- Film poster
- Directed by: Stalin Ramalingam
- Written by: Stalin Ramalingam
- Produced by: Nehru Nagar Nandhu
- Starring: Vidharth Samskruthy Shenoy
- Cinematography: Mahendiran Jayaraju
- Edited by: Kasi Vishwanathan
- Music by: K
- Production company: Chakravarthy Films International
- Release date: 21 November 2014;
- Running time: 146 minutes
- Country: India
- Language: Tamil

= Kaadu (2014 film) =

2014 Indian film by Stalin Ramalingam

Kaadu is a 2014 Indian Tamil language film written and directed by Stalin Ramalingam and produced by Nehru Nagar Nandhu. The film stars Vidharth and Samskruthy Shenoy, while Vettai Muthukumar, Samuthirakani, Thambi Ramaiah, and Aadukalam Naren, among others, play supporting roles. Editing was done by Kasi Vishwanathan, and the music was composed by K. The film was released on 21 November 2014.

==Plot==
Velu has his livelihood based on the forest nearby, selling firewood collected from the forest to the people in the locality. He believes in nature and conserving it to give the next generation all the resources that they have obtained. Poongodi, a school student, lives in a nearby town. She falls in love with Velu and vice versa. Karuna, Velu's friend, aspires to be a forest officer, but being poor, he is unable to cope up the bribe that is needed by the selectors. In desperation, he tries to smuggle sandalwood for an agent but gets caught. He requests Velu to take his place so as to not ruin his chance of getting his dream job. The amiable Velu agrees, not realizing that his friend might not be the man that he is posing to be. Velu comes across Nandha, a political leader and social reformist in the jail where he is imprisoned. Under Nandha's guidance, Velu transforms into a different man. Here, things take a turn in his life. Meanwhile, Karuna tricks the DFO, becomes a forest officer, and tries to take over the forest for his personal gains by driving away the people of the forest. In the crossfire between the government and the smugglers, the gullible villagers are exploited by both the parties. Velu gets bail and fights against Karuna and the smugglers to save the villagers from migrating to the city for survival and forest from the smugglers.
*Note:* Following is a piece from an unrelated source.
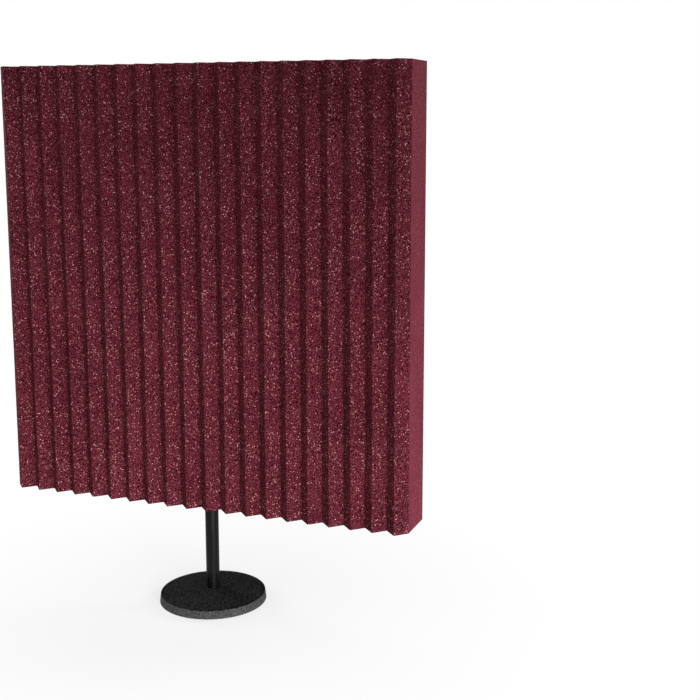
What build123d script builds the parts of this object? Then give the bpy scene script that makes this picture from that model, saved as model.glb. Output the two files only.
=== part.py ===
"""Free-standing acoustic isolation panel on a round-base pole stand.

A square slab of wedge-cut foam with a textured sheet bonded to its back stands on a short vertical
pole. The pole plugs into a moulded socket in the panel's lower edge, so the panel turns about the
pole and lifts off it. The pole is bolted into a heavy domed cast base with rubber feet.

Frame: millimetres, +Z up, origin on the table below the pole's axis. The ridged face looks along -Y.
"""

import os

from build123d import *

# Panel: a 24 x 24 x 3 inch foam tile with a sheet glued to its back
panel_width = 609.6
panel_height = 609.6
panel_thickness = 76.2
panel_bottom = 147.0
ridge_count = 20
ridge_depth = 15.24
backing_thickness = 1.6
adhesive_thickness = 0.5
adhesive_inset = 2.0

# Pole: a 12 inch length of 3/4 inch steel tube
tube_radius = 9.525
tube_bore_radius = 8.0
tube_length = 304.8
tube_end_chamfer = 0.4

# Base casting
base_radius = 76.2
base_draft = 1.4
base_rim_height = 13.2
base_centre_height = 19.0
base_lip_width = 1.4
base_lip_drop = 1.2
base_edge_radius = 0.9
base_recess_radius = 45.0
base_recess_ceiling = 6.5
bolt_pocket_radius = 11.0
bolt_pocket_ceiling = 10.4
bolt_hole_radius = 4.4
web_top = 14.6
tube_seat_clearance = 0.075
dome_fullness = 0.66

# Rubber feet
foot_count = 4
foot_radius = 7.0
foot_circle_radius = 60.5
foot_height = 3.2
foot_projection = 1.2
foot_clearance = 0.1
foot_edge = 0.6

# M8 fastening from below
bolt_radius = 4.0
bolt_length = 25.0
bolt_head_height = 5.3
bolt_head_flats = 13.0
bolt_edge = 0.5
washer_thickness = 1.6
washer_radius = 8.0
lock_washer_thickness = 2.0
lock_washer_radius = 7.2
lock_washer_gap = 1.4
lock_washer_slant = 25.0
plug_length = 20.0

# Threaded tip: 5/8 inch, 27 threads to the inch
thread_radius = 7.9375
thread_pitch = 25.4 / 27
thread_depth = 0.5
thread_turns = 13
thread_end_length = 0.6
tip_spigot_length = 15.0
tip_flange_thickness = 2.0

# Cap that turns on the thread and carries the panel
cap_radius = 9.4
cap_bore_radius = 8.0
cap_underside_gap = 0.3
cap_thread_gap = 0.4
cap_top_thickness = 3.2
cap_edge_radius = 1.6

# Socket in the panel's lower edge
socket_bore_radius = 9.6
socket_radius = 11.6
socket_lead_in = 1.0
socket_flange_radius = 18.0
socket_flange_thickness = 1.8
socket_flange_edge = 0.8
stop_length = 8.0
stop_gap = 0.3

# Places worked out from the sizes above
ridge_pitch = panel_width / ridge_count
slab_depth = panel_thickness - ridge_depth
back_y = slab_depth / 2
valley_y = back_y - slab_depth
tip_y = valley_y - ridge_depth
foam_back_y = back_y - backing_thickness - adhesive_thickness
panel_centre_height = panel_bottom + panel_height / 2
base_bottom = foot_projection
dome_radius = base_radius - base_draft - base_lip_width
dome_height = base_rim_height - base_lip_drop
tube_bottom = web_top
tube_top = tube_bottom + tube_length
washer_bottom = bolt_pocket_ceiling - washer_thickness
lock_washer_bottom = washer_bottom - lock_washer_thickness
thread_bottom = tube_top + tip_flange_thickness
thread_top = thread_bottom + thread_turns * thread_pitch + thread_end_length
cap_bottom = thread_bottom + cap_underside_gap
cap_bore_top = thread_top + cap_thread_gap
cap_top = cap_bore_top + cap_top_thickness
stop_bottom = cap_top + stop_gap
socket_top = stop_bottom + stop_length
socket_mouth = panel_bottom - socket_flange_thickness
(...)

The movie ends with a message that if we are not going to take care of our forests and continue to ravage it, then nature would hit us with such power that humankind would not be able to withstand its onslaught.

==Cast==

- Vidharth as Velu
- Samskruthy Shenoy as Poonkodi
- Vettai Muthukumar as Karuna
- Samuthirakani as Nanda
- Aadukalam Naren as Forest Officer
- Thambi Ramaiah as Chettiar
- George Maryan as Koottayan
- Singampuli as Madurai
- T. K. Kala as Velu's mother
- V. K. Thanabalan as Judge
- R. N. R. Manohar
- Vichu Vishwanath
- Poo Ram as Forest Ranger Gopal
- Lakshmi Vasudevan as Poonkodi's mother
- Adhiravan as Poonkodi's uncle
- Ravi Venkatraman as Ravichandran IAS
- Supergood Kannan

==Production==
Vidharth began work on his portions in January 2014, taking part in a schedule held in Dharmapuri which lasted for a month. The team subsequently completed schedules throughout 2014 and promotional activity began in October 2014.

==Soundtrack==

The soundtrack was composed by K. All lyrics written by Yugabharathi.

Track listing
| No. | Title | Singer(s) | Length |
|---|---|---|---|
| 1. | "Onna Patthi Nenachale" | Haricharan | 5:18 |
| 2. | "Uchi Malai Kaadu (Version 1)" | Magizhini Manimaaran | 3:32 |
| 3. | "Oororam (Male Version)" | Jayamoorthy | 4:24 |
| 4. | "Uyire" | Madhu Iyer | 4:01 |
| 5. | "Ettu Thikkum" | Anand Aravindakshan | 3:39 |
| 6. | "Oororam (Female Version)" | Anitha Karthikeyan | 4:24 |
| 7. | "Uchi Malai Kaadu (Version 2)" | Vaikom Vijayalakshmi | 3:30 |
| Total length: |  |  | 28:48 |

==Release and reception==
The film had a limited release across Tamil Nadu on 21 November 2014, owing to the presence of several other releases at the box office. It opened to mixed reviews, though The New Indian Express gave the film a positive review, stating "fairly neatly scripted and narrated, Kaadu is a very promising effort from a debutant maker."